The cubs would not have survived in the wild without their mothers to help them learn how to hunt and teach them the ways – and dangers – of the forest, Northwest Trek Zoological Curator Marc Heinzman said.
“It’s unfortunate that they were orphaned,” Heinzman said. “Being raised together by knowledgeable keepers – and with excellent health care available - is the very best outcome for these cubs,” he added. “We expect them to be residents at Northwest Trek for several decades.”
As soon as the bears arrive, Northwest Trek keepers will begin to get to know them and set about providing them with the same kinds of foods – berries, plants, insects, and fish – that their mothers would have taught them to eat in the wild, bear keeper Angela Gibson said. They’ll get seasonal “dishes” such as strawberries, salmonberries and huckleberries in summer; fall will bring other foods for which a bear might forage in the wild, Gibson and other keepers will slowly introduce the two bears to each other with a see-through separation between their dens. Since they’ll meet and live together at such a young age, it’s expected they will become adopted “brothers,” perhaps with the older bear passing on some of the knowledge he learned from spending his first year with his mother.
It likely will be several weeks before they’re ready to explore their newly “cub-proofed” habitat, which includes climb-resistant flashing installed on trees so their aspirations don’t exceed their ability to get up the tree – and back down. And rather than a pool that can hold a fully grown grizzly, a smaller, much-less-deep pool will allow them to cool off in water that’s a safe depth.
Northwest Trek staff members will make alterations to the habitat to accommodate the bears as they grow.
Before the cubs make their public debut, Northwest Trek keepers will supply a slate of suggested names. The public will be able to vote for their favorites. Adult male grizzly bears (Ursus arctos) can stand 3-to-4-feet-tall at the shoulders and grow to 6-to-11-feet tall. They will weigh into the hundreds of pounds. Although many remain in Alaska, Montana and other states, grizzly bears are endangered in Washington. Northwest Trek is working with other conservation partners to support a federal plan that would return some bears to remote areas of the North Cascades.

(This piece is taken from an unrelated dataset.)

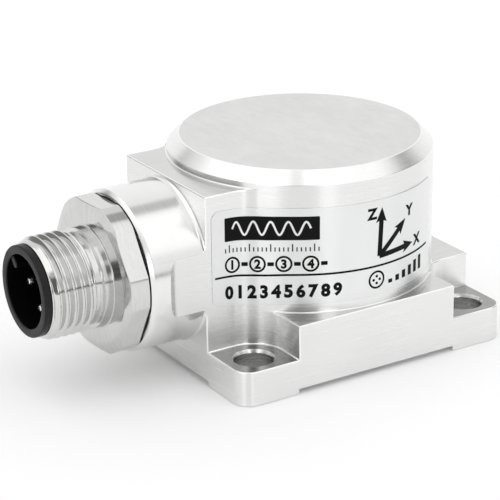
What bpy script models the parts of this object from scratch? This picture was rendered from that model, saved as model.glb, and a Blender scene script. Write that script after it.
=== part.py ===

Wildlife officials estimate that fewer than 10 grizzlies remain in an area of the North Cascades that spans nearly 10,000 square miles.
They are known as an “umbrella species,” because the presence of grizzly bears can improve the health and balance of an entire ecosystem and the animals that live there.
Northwest Trek’s keepers and other staff educators have been teaching guests about the bears’ importance for more than a quarter century. Northwest Trek’s first grizzly bears, Hudson and Denali, arrived in 1993 and lived well into their geriatric years. Both died in recent years.
“The importance of grizzly bears to the forests in which they live and the way in which they inspire our guests to care about their species cannot be overstated,” said Northwest Trek Deputy Director Rick Dietz. “We are delighted to be able to welcome these orphaned cubs to their new home.”